# The exercise
Every line of the material below must be repeated exactly.

— BEGIN —

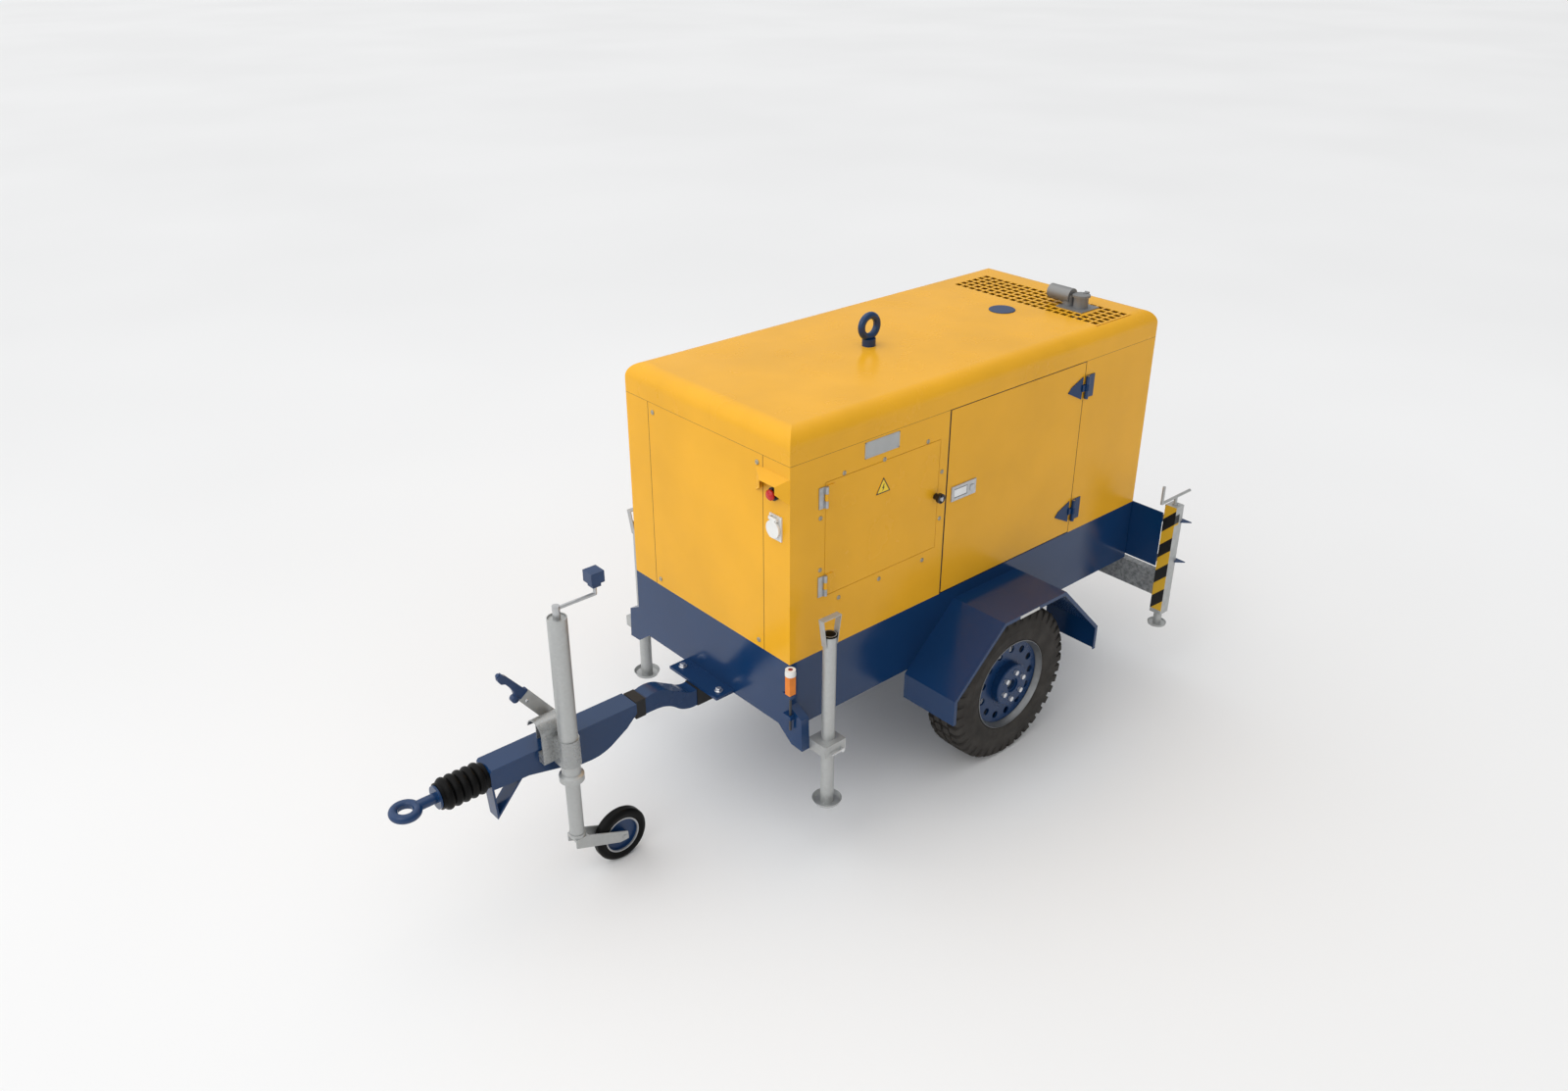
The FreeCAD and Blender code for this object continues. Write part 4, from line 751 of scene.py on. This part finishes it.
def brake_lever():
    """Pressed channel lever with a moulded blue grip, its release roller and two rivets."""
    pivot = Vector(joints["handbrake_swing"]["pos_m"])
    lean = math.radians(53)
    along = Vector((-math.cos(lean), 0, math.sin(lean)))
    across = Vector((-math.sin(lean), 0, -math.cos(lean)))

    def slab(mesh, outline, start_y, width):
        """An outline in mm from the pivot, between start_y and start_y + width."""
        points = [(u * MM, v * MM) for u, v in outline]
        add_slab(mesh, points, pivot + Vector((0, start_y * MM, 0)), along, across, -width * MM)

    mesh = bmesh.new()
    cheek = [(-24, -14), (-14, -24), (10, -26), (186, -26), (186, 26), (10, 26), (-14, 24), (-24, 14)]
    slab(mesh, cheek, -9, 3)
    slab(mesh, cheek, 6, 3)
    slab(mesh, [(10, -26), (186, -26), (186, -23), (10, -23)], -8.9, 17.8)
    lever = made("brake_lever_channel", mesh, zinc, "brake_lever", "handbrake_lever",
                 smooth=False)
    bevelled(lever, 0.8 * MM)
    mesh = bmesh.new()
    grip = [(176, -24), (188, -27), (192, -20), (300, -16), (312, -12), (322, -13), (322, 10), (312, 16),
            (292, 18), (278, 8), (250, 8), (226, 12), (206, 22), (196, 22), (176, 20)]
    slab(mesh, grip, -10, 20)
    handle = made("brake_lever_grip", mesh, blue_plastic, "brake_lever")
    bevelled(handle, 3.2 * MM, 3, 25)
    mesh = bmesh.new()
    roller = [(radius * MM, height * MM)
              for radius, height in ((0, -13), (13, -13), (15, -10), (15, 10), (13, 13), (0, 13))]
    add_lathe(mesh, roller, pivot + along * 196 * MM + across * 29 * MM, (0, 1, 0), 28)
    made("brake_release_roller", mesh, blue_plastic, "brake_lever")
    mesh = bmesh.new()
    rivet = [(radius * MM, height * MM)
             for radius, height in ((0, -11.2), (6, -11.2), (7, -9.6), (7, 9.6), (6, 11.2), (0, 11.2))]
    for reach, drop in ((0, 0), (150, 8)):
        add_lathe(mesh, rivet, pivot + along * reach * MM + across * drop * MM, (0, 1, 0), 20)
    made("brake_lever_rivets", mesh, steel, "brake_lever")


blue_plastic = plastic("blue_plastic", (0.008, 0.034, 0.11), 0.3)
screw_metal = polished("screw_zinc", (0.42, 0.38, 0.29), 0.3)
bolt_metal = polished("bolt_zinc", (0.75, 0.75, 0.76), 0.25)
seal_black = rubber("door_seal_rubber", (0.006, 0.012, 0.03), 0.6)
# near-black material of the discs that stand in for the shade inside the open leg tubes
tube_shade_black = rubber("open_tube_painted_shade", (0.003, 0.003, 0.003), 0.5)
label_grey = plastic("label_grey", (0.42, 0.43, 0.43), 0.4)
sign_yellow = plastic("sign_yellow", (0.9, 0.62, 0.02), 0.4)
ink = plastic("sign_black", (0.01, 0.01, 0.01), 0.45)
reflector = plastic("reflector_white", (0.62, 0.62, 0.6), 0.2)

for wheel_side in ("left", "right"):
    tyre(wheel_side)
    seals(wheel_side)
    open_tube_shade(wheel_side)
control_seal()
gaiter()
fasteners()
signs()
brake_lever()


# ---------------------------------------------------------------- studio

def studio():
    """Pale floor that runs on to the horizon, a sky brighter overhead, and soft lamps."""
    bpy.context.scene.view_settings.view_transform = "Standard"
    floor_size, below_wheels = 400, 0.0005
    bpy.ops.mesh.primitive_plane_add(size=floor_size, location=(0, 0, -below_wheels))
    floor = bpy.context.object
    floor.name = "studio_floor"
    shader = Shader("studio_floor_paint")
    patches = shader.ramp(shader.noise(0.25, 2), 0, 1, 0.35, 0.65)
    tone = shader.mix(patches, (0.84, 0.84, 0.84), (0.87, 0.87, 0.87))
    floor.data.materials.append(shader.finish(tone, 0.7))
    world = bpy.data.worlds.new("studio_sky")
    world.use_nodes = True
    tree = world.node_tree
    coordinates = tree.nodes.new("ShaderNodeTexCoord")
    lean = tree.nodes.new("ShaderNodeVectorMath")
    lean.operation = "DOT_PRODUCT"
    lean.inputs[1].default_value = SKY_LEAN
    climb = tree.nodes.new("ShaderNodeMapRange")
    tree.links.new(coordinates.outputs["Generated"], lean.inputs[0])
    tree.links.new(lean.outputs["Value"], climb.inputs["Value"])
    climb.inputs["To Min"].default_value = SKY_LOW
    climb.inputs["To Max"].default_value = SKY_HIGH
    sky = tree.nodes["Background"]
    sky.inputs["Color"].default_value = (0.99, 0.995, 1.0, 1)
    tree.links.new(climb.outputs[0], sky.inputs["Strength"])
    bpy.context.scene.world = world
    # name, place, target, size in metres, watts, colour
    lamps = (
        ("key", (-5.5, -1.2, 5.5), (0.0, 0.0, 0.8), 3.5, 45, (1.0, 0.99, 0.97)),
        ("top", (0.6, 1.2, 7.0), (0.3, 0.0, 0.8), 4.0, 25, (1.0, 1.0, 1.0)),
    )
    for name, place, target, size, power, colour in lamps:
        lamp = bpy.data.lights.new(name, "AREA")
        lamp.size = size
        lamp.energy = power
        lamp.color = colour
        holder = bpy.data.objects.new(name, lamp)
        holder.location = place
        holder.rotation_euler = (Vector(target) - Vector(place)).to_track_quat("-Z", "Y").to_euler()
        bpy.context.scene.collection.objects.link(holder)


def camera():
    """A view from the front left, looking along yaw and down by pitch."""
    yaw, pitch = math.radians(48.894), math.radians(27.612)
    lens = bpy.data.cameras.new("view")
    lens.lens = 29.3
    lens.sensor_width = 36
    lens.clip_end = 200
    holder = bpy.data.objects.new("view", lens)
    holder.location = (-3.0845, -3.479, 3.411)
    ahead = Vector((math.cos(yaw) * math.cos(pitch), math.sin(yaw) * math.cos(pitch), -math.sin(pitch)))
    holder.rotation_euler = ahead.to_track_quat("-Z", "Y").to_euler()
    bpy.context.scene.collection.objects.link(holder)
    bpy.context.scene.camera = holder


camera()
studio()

— END —

# Exercise solution
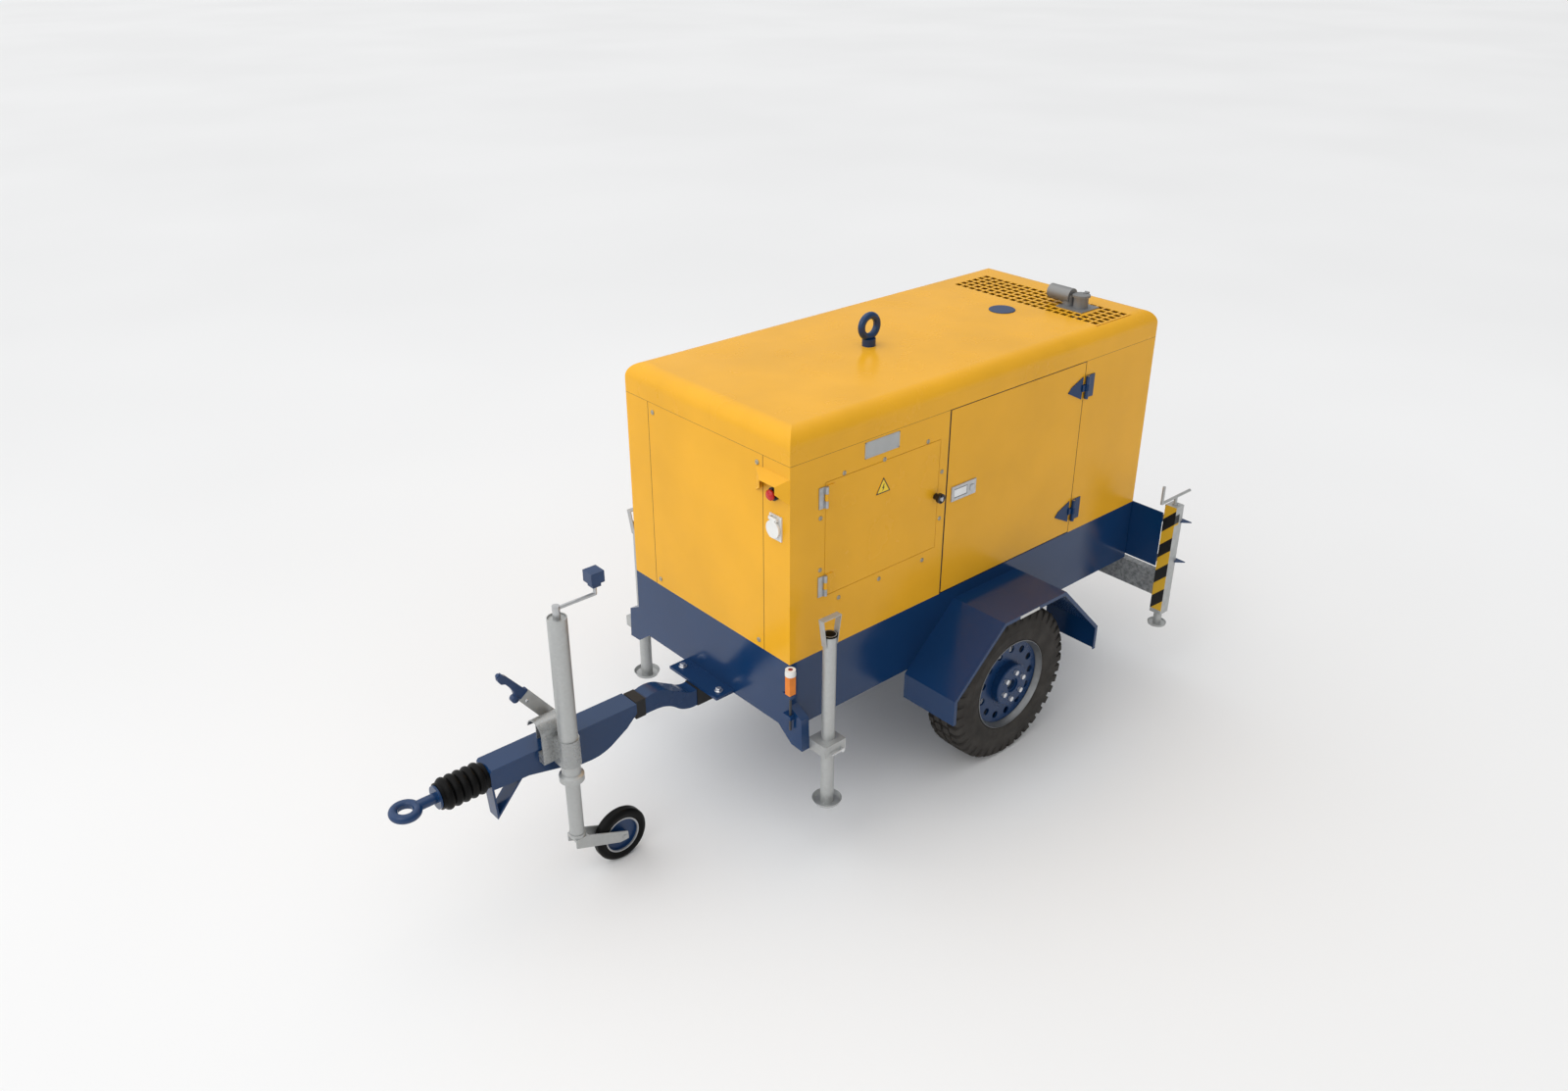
The FreeCAD and Blender code for this object continues. Write part 4, from line 751 of scene.py on. This part finishes it.
def brake_lever():
    """Pressed channel lever with a moulded blue grip, its release roller and two rivets."""
    pivot = Vector(joints["handbrake_swing"]["pos_m"])
    lean = math.radians(53)
    along = Vector((-math.cos(lean), 0, math.sin(lean)))
    across = Vector((-math.sin(lean), 0, -math.cos(lean)))

    def slab(mesh, outline, start_y, width):
        """An outline in mm from the pivot, between start_y and start_y + width."""
        points = [(u * MM, v * MM) for u, v in outline]
        add_slab(mesh, points, pivot + Vector((0, start_y * MM, 0)), along, across, -width * MM)

    mesh = bmesh.new()
    cheek = [(-24, -14), (-14, -24), (10, -26), (186, -26), (186, 26), (10, 26), (-14, 24), (-24, 14)]
    slab(mesh, cheek, -9, 3)
    slab(mesh, cheek, 6, 3)
    slab(mesh, [(10, -26), (186, -26), (186, -23), (10, -23)], -8.9, 17.8)
    lever = made("brake_lever_channel", mesh, zinc, "brake_lever", "handbrake_lever",
                 smooth=False)
    bevelled(lever, 0.8 * MM)
    mesh = bmesh.new()
    grip = [(176, -24), (188, -27), (192, -20), (300, -16), (312, -12), (322, -13), (322, 10), (312, 16),
            (292, 18), (278, 8), (250, 8), (226, 12), (206, 22), (196, 22), (176, 20)]
    slab(mesh, grip, -10, 20)
    handle = made("brake_lever_grip", mesh, blue_plastic, "brake_lever")
    bevelled(handle, 3.2 * MM, 3, 25)
    mesh = bmesh.new()
    roller = [(radius * MM, height * MM)
              for radius, height in ((0, -13), (13, -13), (15, -10), (15, 10), (13, 13), (0, 13))]
    add_lathe(mesh, roller, pivot + along * 196 * MM + across * 29 * MM, (0, 1, 0), 28)
    made("brake_release_roller", mesh, blue_plastic, "brake_lever")
    mesh = bmesh.new()
    rivet = [(radius * MM, height * MM)
             for radius, height in ((0, -11.2), (6, -11.2), (7, -9.6), (7, 9.6), (6, 11.2), (0, 11.2))]
    for reach, drop in ((0, 0), (150, 8)):
        add_lathe(mesh, rivet, pivot + along * reach * MM + across * drop * MM, (0, 1, 0), 20)
    made("brake_lever_rivets", mesh, steel, "brake_lever")


blue_plastic = plastic("blue_plastic", (0.008, 0.034, 0.11), 0.3)
screw_metal = polished("screw_zinc", (0.42, 0.38, 0.29), 0.3)
bolt_metal = polished("bolt_zinc", (0.75, 0.75, 0.76), 0.25)
seal_black = rubber("door_seal_rubber", (0.006, 0.012, 0.03), 0.6)
# near-black material of the discs that stand in for the shade inside the open leg tubes
tube_shade_black = rubber("open_tube_painted_shade", (0.003, 0.003, 0.003), 0.5)
label_grey = plastic("label_grey", (0.42, 0.43, 0.43), 0.4)
sign_yellow = plastic("sign_yellow", (0.9, 0.62, 0.02), 0.4)
ink = plastic("sign_black", (0.01, 0.01, 0.01), 0.45)
reflector = plastic("reflector_white", (0.62, 0.62, 0.6), 0.2)

for wheel_side in ("left", "right"):
    tyre(wheel_side)
    seals(wheel_side)
    open_tube_shade(wheel_side)
control_seal()
gaiter()
fasteners()
signs()
brake_lever()


# ---------------------------------------------------------------- studio

def studio():
    """Pale floor that runs on to the horizon, a sky brighter overhead, and soft lamps."""
    bpy.context.scene.view_settings.view_transform = "Standard"
    floor_size, below_wheels = 400, 0.0005
    bpy.ops.mesh.primitive_plane_add(size=floor_size, location=(0, 0, -below_wheels))
    floor = bpy.context.object
    floor.name = "studio_floor"
    shader = Shader("studio_floor_paint")
    patches = shader.ramp(shader.noise(0.25, 2), 0, 1, 0.35, 0.65)
    tone = shader.mix(patches, (0.84, 0.84, 0.84), (0.87, 0.87, 0.87))
    floor.data.materials.append(shader.finish(tone, 0.7))
    world = bpy.data.worlds.new("studio_sky")
    world.use_nodes = True
    tree = world.node_tree
    coordinates = tree.nodes.new("ShaderNodeTexCoord")
    lean = tree.nodes.new("ShaderNodeVectorMath")
    lean.operation = "DOT_PRODUCT"
    lean.inputs[1].default_value = SKY_LEAN
    climb = tree.nodes.new("ShaderNodeMapRange")
    tree.links.new(coordinates.outputs["Generated"], lean.inputs[0])
    tree.links.new(lean.outputs["Value"], climb.inputs["Value"])
    climb.inputs["To Min"].default_value = SKY_LOW
    climb.inputs["To Max"].default_value = SKY_HIGH
    sky = tree.nodes["Background"]
    sky.inputs["Color"].default_value = (0.99, 0.995, 1.0, 1)
    tree.links.new(climb.outputs[0], sky.inputs["Strength"])
    bpy.context.scene.world = world
    # name, place, target, size in metres, watts, colour
    lamps = (
        ("key", (-5.5, -1.2, 5.5), (0.0, 0.0, 0.8), 3.5, 45, (1.0, 0.99, 0.97)),
        ("top", (0.6, 1.2, 7.0), (0.3, 0.0, 0.8), 4.0, 25, (1.0, 1.0, 1.0)),
    )
    for name, place, target, size, power, colour in lamps:
        lamp = bpy.data.lights.new(name, "AREA")
        lamp.size = size
        lamp.energy = power
        lamp.color = colour
        holder = bpy.data.objects.new(name, lamp)
        holder.location = place
        holder.rotation_euler = (Vector(target) - Vector(place)).to_track_quat("-Z", "Y").to_euler()
        bpy.context.scene.collection.objects.link(holder)


def camera():
    """A view from the front left, looking along yaw and down by pitch."""
    yaw, pitch = math.radians(48.894), math.radians(27.612)
    lens = bpy.data.cameras.new("view")
    lens.lens = 29.3
    lens.sensor_width = 36
    lens.clip_end = 200
    holder = bpy.data.objects.new("view", lens)
    holder.location = (-3.0845, -3.479, 3.411)
    ahead = Vector((math.cos(yaw) * math.cos(pitch), math.sin(yaw) * math.cos(pitch), -math.sin(pitch)))
    holder.rotation_euler = ahead.to_track_quat("-Z", "Y").to_euler()
    bpy.context.scene.collection.objects.link(holder)
    bpy.context.scene.camera = holder


camera()
studio()